On a completely different comedy register, Mike Nichols’ 1970 famous version of “Catch 22” captures the perverse craziness of a new reality dictated by war, and the fear of its horror – and yet it is funny.
Still, most films about war are also a lie of some sort. Writers such as Ernst Juenger in Storm of Steel, or Svetlana Alexievich in The Unwomanly Face of War, uncover that lie and recreate a striking sense of direct experience. But those are books; it is harder to find films which do that. Spielberg’s “Empire of the Sun” almost gets there, thanks to the source of its story, JG Ballard’s harrowing but unflinching childhood recollections. “Empire of the Sun” is however partly undone, despite being wonderful enjoyable, because it is more concerned with aesthetics and comfortable discomfort than it is with immediacy and bracing realisations. Another Spielberg great, “Saving Private Ryan”, also gets close to the idea of the horror of war, but not to the cri de coeur it should provoke and the sense of a life altered.
Here are some war films which work towards that immediacy beautifully, and deserve a place in the Top Five.
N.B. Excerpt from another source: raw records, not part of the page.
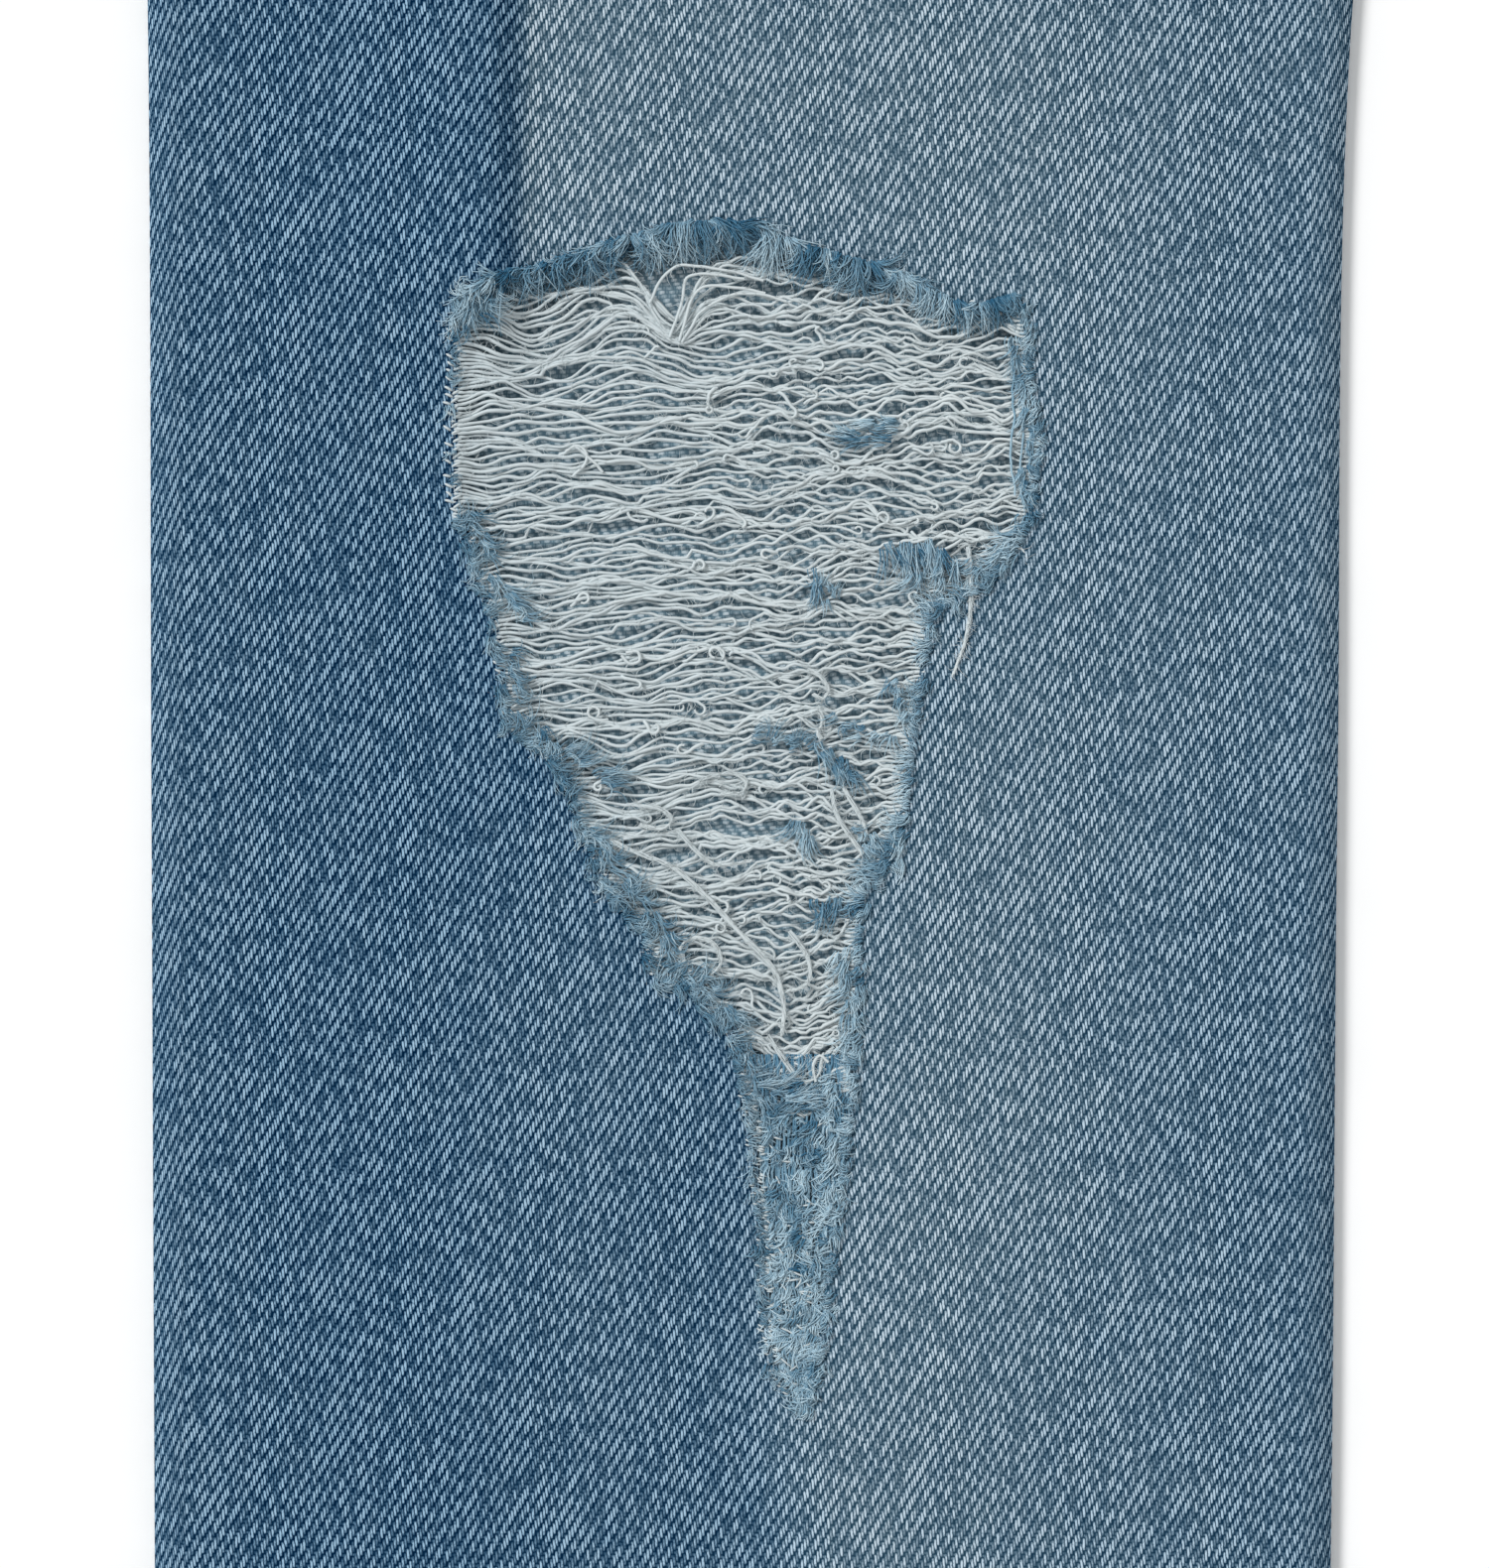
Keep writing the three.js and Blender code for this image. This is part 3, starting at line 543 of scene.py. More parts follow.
# a cloth piece on a grid of columns and rows; place gives (x, y, z), slip of the grain, fade
def makeCloth(name, columns, rows, place, thickness, cuts=(), facing="up", wrap=None, ownGrain=False):
    bm = bmesh.new()
    bmesh.ops.create_grid(bm, x_segments=len(columns) - 1, y_segments=len(rows) - 1, size=0.5)
    fade = bm.verts.layers.float.new("fade")
    slip = bm.verts.layers.float.new("slip")
    for v in bm.verts:
        column = columns[round((v.co.x + 0.5) * (len(columns) - 1))]
        row = rows[round((v.co.y + 0.5) * (len(rows) - 1))]
        point, v[slip], v[fade] = place(column, row)
        v.co = Vector(point) * mm
    for outline, keepInside, reach in cuts:
        cutAlong(bm, outline, keepInside, reach)
    if wrap or ownGrain:
        if wrap:
            bmesh.ops.remove_doubles(bm, verts=bm.verts, dist=0.02 * mm)
        bm.normal_update()
        wanted = max(bm.faces, key=lambda f: f.calc_center_median().z)
        turned = wanted.normal.z < 0
    else:
        bm.normal_update()
        up = sum(f.normal.z for f in bm.faces) > 0
        turned = up != (facing == "up")
    if turned:
        bmesh.ops.reverse_faces(bm, faces=bm.faces)
    grain = bm.loops.layers.uv.new("grain")
    for face in bm.faces:
        for loop in face.loops:
            v = loop.vert
            u = v[slip] if wrap or ownGrain else v.co.x / mm + v[slip]
            loop[grain].uv = (u, v.co.y / mm)
    if wrap:  # the seam of a ring: keep each face's grain on one side of it
        for face in bm.faces:
            us = [loop[grain].uv.x for loop in face.loops]
            if max(us) - min(us) > wrap / 2:
                for loop in face.loops:
                    if loop[grain].uv.x < wrap / 2:
                        loop[grain].uv.x += wrap
    piece = placeObject(name, bm)
    piece.data.materials.append(denimFace)
    piece.data.materials.append(denimWrong)
    shell = piece.modifiers.new("thickness", "SOLIDIFY")
    shell.thickness = thickness * mm
    shell.offset = -1
    shell.use_even_offset = False
    shell.material_offset = 1
    shell.material_offset_rim = 1
    return piece


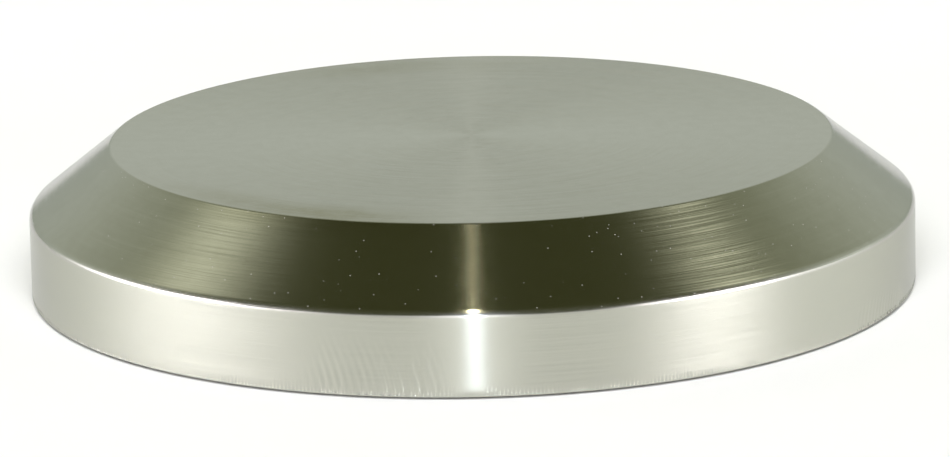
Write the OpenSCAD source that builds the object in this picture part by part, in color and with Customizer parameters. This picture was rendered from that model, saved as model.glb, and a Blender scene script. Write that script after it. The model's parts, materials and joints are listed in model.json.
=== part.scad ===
// Blank pipe cap for a union-nut joint on 2 inch hygienic tube: one turned stainless disc
// with a rubber ring let into a groove in its underside. A nut drawn down over the bevel
// presses the underside, seal first, against the end of the pipe fitting.
// Millimetres. +Z runs up the axis to the flat outer face, and z = 0 is the plane on which
// the free cap rests: the lower face of the seal ring.

/* [Disc] */
// Diameter of the cylindrical rim
rim_d = 59; // [57:0.5:62]
// Height from the metal underside to the corner where rim and bevel would meet unrounded
rim_h = 5.45; // [4.8:0.05:7]
// Diameter of the flat outer face
face_d = 48; // [44:0.5:50]
// Slope of the bevel, measured up from the flat face (degrees)
bevel_angle = 38.5; // [30:0.5:45]
// Radius of the rounded shoulder between rim and bevel
shoulder_r = 0.7; // [0.3:0.05:1.2]
// Reach of the small break that takes the sharpness off the two crisp edges
edge_break = 0.1; // [0.05:0.05:0.2]

/* [Seal] */
// Inner diameter of the groove, just outside the bore of the tube that the cap closes
groove_inner_d = 49; // [46:0.5:49.5]
// Outer diameter of the groove
groove_outer_d = 55; // [54:0.5:55.5]
// Depth of the groove below the metal underside
groove_depth = 1.8; // [1.4:0.1:2.2]
// How far the free seal stands out of its groove, which is how far the nut squeezes it
seal_squeeze = 0.2; // [0.1:0.05:0.4]
// Gap between the free seal and each side wall of the groove
seal_gap = 0.05; // [0.02:0.01:0.1]

/* [Hidden] */
$fn = 180;

rim_r = rim_d / 2;
face_r = face_d / 2;
bevel_h = (rim_r - face_r) * tan(bevel_angle);
disc_h = rim_h + bevel_h;

// The shoulder arc is tangent to the rim and to the bevel
shoulder_turn = 90 - bevel_angle;
shoulder_reach = shoulder_r * tan(shoulder_turn / 2);
shoulder_centre = [rim_r - shoulder_r, rim_h - shoulder_reach];
shoulder_top = [rim_r - shoulder_reach * cos(bevel_angle),
                rim_h + shoulder_reach * sin(bevel_angle)];

seal_h = groove_depth + seal_squeeze;
// The groove's cutter starts this far below the metal underside, to cut cleanly through it
cut_over = 1;

steel_colour = [0.74, 0.73, 0.69];
rubber_colour = [0.07, 0.07, 0.07];

// Half section of the disc, in radius and height above its own metal underside
module disc_section() {
    polygon([
        [0, 0],
        [rim_r - edge_break, 0],
        [rim_r, edge_break],
        [rim_r, shoulder_centre.y],
        shoulder_centre,
        shoulder_top,
        [face_r + edge_break, disc_h - edge_break * tan(bevel_angle)],
        [face_r - edge_break, disc_h],
        [0, disc_h]
    ]);
    translate(shoulder_centre) circle(r = shoulder_r);
}

// Square-sided ring about the axis, standing on z = 0
module square_ring(inner_d, outer_d, height) {
    difference() {
        cylinder(d = outer_d, h = height);
        translate([0, 0, -cut_over]) cylinder(d = inner_d, h = height + 2 * cut_over);
    }
}

// Turned disc: rim, rounded shoulder, bevel, flat outer face and the seal's groove
module cap_disc() {
    color(steel_colour)
    translate([0, 0, seal_squeeze])
    difference() {
        rotate_extrude() disc_section();
        translate([0, 0, -cut_over])
            square_ring(groove_inner_d, groove_outer_d, groove_depth + cut_over);
    }
}

// Flat rubber ring, seated on the floor of the groove and proud of the metal underside
module seal_ring() {
    color(rubber_colour)
    square_ring(groove_inner_d + 2 * seal_gap, groove_outer_d - 2 * seal_gap, seal_h);
}

cap_disc();
seal_ring();
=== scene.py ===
"""Looks for the pipe cap: a turned stainless disc with a rubber ring seal, in a plain pale studio.

Lengths are in metres. The cap's axis is Z, the camera looks along +Y, and angles round the axis
are in degrees from the side that faces the camera, positive towards +X.
"""

import json
import math
import random
from collections import namedtuple

import bpy
from mathutils import Matrix, Vector


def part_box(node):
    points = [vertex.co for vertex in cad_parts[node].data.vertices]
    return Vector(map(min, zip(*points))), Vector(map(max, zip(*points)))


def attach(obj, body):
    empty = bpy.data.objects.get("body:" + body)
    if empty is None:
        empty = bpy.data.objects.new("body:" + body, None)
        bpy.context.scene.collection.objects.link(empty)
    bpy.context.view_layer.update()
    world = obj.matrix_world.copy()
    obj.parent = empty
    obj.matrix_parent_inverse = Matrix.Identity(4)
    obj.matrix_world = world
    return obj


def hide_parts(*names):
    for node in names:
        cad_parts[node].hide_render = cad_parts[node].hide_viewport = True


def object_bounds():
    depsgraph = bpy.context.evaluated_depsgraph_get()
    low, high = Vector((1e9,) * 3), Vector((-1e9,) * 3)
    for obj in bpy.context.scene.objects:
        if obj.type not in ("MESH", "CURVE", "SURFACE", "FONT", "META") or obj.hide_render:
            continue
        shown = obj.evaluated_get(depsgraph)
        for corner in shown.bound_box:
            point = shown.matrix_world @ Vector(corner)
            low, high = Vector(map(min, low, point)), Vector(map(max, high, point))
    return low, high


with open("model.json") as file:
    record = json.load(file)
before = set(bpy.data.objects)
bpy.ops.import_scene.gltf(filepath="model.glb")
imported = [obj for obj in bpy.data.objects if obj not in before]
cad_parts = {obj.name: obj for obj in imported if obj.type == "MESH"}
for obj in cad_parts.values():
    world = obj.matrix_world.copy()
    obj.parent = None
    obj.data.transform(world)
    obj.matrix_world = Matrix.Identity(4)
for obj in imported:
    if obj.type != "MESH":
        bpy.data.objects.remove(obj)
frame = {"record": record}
cad_low, cad_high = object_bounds()

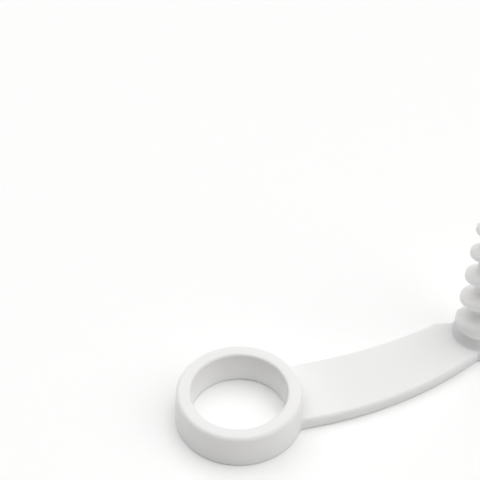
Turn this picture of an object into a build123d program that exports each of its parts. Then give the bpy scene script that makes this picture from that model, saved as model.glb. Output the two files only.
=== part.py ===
"""Hand-turned spiral cutter for root vegetables, modelled in millimetres with +Z up.

A tapered auger stands on the hub of a flat one-piece handle. The handle runs as a gently bowed arm
to a finger ring on one side, and as a short raised wing on the other. A steel blade sits in a slot
along the wing's leading edge. The auger pulls the tool into the food, one finger in the ring
turns it, and the blade cuts a slit that follows the auger's pitch. Nothing moves against anything
else, so every piece is held fast.

Frame: the origin is where the auger's axis meets the flat underside, X runs from the finger ring
to the wing, and Z points along the auger to its tip.
"""

import os
from math import atan2, cos, degrees, radians, sin, sqrt, tan

from build123d import *

# ---------------------------------------------------------------- driving dimensions (mm, degrees)

# finger ring
RING_REACH = 69.5  # auger axis to the middle of the ring
RING_BORE_RADIUS = 12.3
RING_TOP_WALL = 3.7  # wall thickness at the top
RING_HEIGHT = 9.6
RING_DRAFT = 2.6  # the outer wall widens downwards
RING_TOP_ROUND = 1.3
RING_BOTTOM_BEVEL = 0.25

# arm, a plate with both edges bowed to the front, thicker at the ring than at the hub
PLATE_THICKNESS = 3.0  # hub and wing
ARM_RING_THICKNESS = 3.7
ARM_RING_FRONT = 10.4  # centre line to the front edge, at the ring
ARM_RING_BACK = 9.5
ARM_FRONT_BOW = 3.15
ARM_BACK_BOW = 2.25
PLATE_TOP_BEVEL = 0.7
PLATE_BOTTOM_BEVEL = 0.25
HUB_RADIUS = 8.0
HUB_FRONT_LENGTH = 4.5  # the arm's front edge ends this far short of the axis
SHOULDER_LENGTH = 1.2  # the arm's back edge ends this far outside the hub
SHOULDER_WIDTH = 7.7  # centre line to the back edge there
SHOULDER_ROUND = 1.5

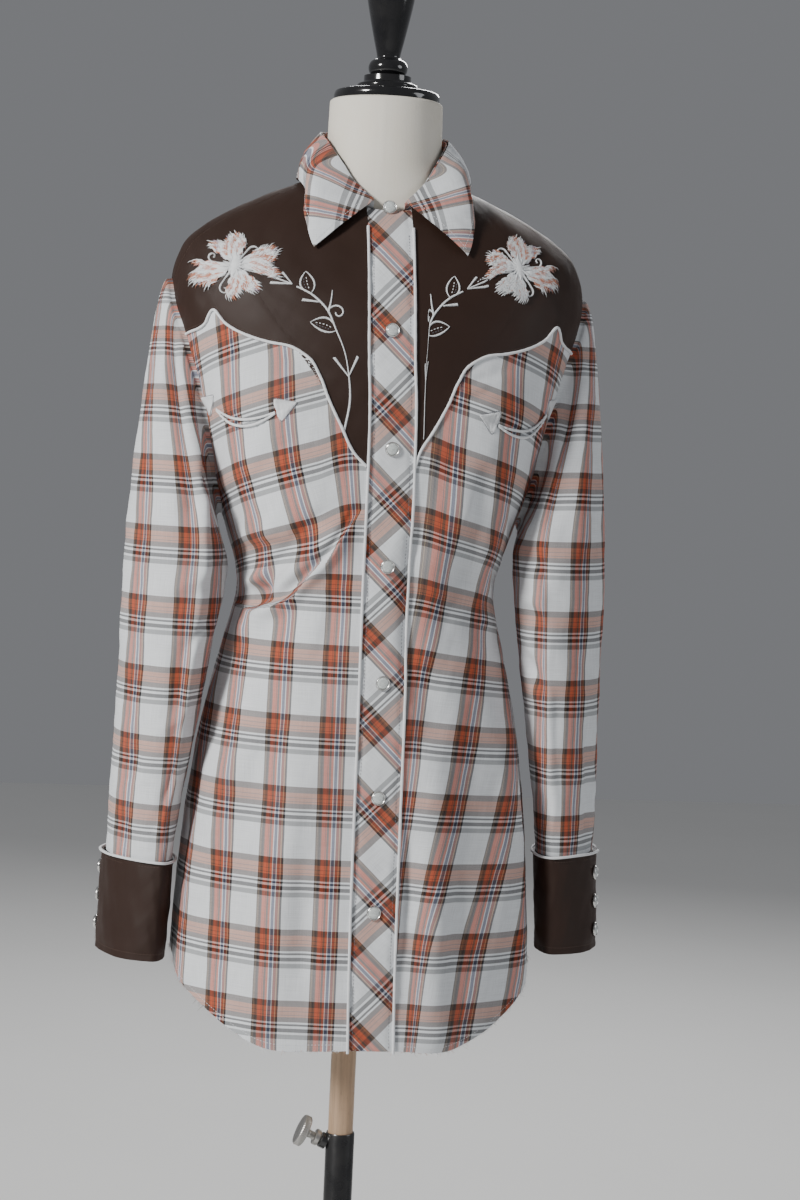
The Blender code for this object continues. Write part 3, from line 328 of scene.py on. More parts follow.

“All quiet on the Western Front”. The 1930 original. Here the story itself dispels the lie. During the First World War, a young German man and his classmates are sent to the Western Front, urged on by their schoolteacher. The popular mood is belligerent but the reality awaiting the young men at the Front is beyond the imagination of civilians back home. The film, produced by Universal, won two Oscars. Copies of both the film and the book were burnt by the Nazis in 1933, deemed to be a betrayal. A recent remake had been planned for release in 2018, but its future is uncertain. Its financial backer Corsan, a Belgian production and sales house, was declared bankrupt in December 2016.
“Weekend à Zuydcoote”, known in the UK as “Weekend at Dunkirk”. Made in 1964, a number of scenes are paralleled in Nolan’s “Dunkirk”. The focus is however far more personal and also portrays some civilians who stayed behind after the town’s evacuation. The perspective is different to Nolan’s – here that of a French soldier and his unfruitful efforts to join the British evacuation. The original story was written by Robert Merle, a Frenchman who had worked at that time as a liaison officer with the British Army and was captured by the Germans at Dunkirk. Weekend a Zuydcoote, like “All Quiet on the Western Front”, also started life as a book, written from first-hand experience. It’s a gripping and desperate film, with strong scenes – much less stylised than Nolan’s version, more documentary in feel, and certainly more troubling. Does it take a first-hand witness, for a film to reveal uncomfortable truths?
“Das Boot” seems to confirm the trend. This 1981 film is also based on a first-hand account, by the then U-boat correspondent Guenther-Lothar Buchheim. A high budget film, one of the most expensive German films ever made, it met with great success both financially and critically. The director, Wolfgang Petersen, had intended it to be a ‘trip to the edge of the mind’. The film achieves this. The narrative tension is amplified by the confined space in which most of the film unfolds. This is one of very few utterly gripping submarine films. The book on which the film is based even more so.
“Waltz with Bashir”. Ari Folman’s 2008 film is rather special. It’s an animated film, and the direct testimony of former soldiers is embedded in the film. Folman, a former Israeli soldier, realises later in life that he is suffering from partial amnesia. He cannot recall certain moments from his time as a young soldier, when on duty in Lebanon. He visits old friends, fellow ex-soldiers, and records their conversations. Those conversations provide the soundtrack to the film. The film is hugely watchable, engrossing. Then Folman remembers what it was that he had forgotten. The reality of war comes to life, the film turns from animation to news footage. Real footage, which shows what it is that Folman had seen and then temporarily unseen.
“Come and See”. This 1985 Russian film by Elem Klimov is harrowing, and once more this is directly based on real life, witness testimony from Belorussian villagers who had survived the savagery of World War II. It is also commonly acknowledged to be one of the best, if not the best war film made so far, leaving better known films such as “Apocalypse Now” or “Saving Private Ryan” far behind. The story follows a boy who wants to join Soviet partisans, as German troops advance. He sees and experiences terrible things. Civilians are forced into the conflict, both as victims and combatants. It is an unequal battle. The film is terrible and beautiful. Elem Klimov had said in an interview “I understood that this would be a very brutal film and that it was unlikely that people would be able to watch it. I told this to my screenplay co-author, the writer Ales Adamovich. But he replied: “Let them not watch it, then. This is something we must leave after us. As evidence of war, and as a plea for peace.”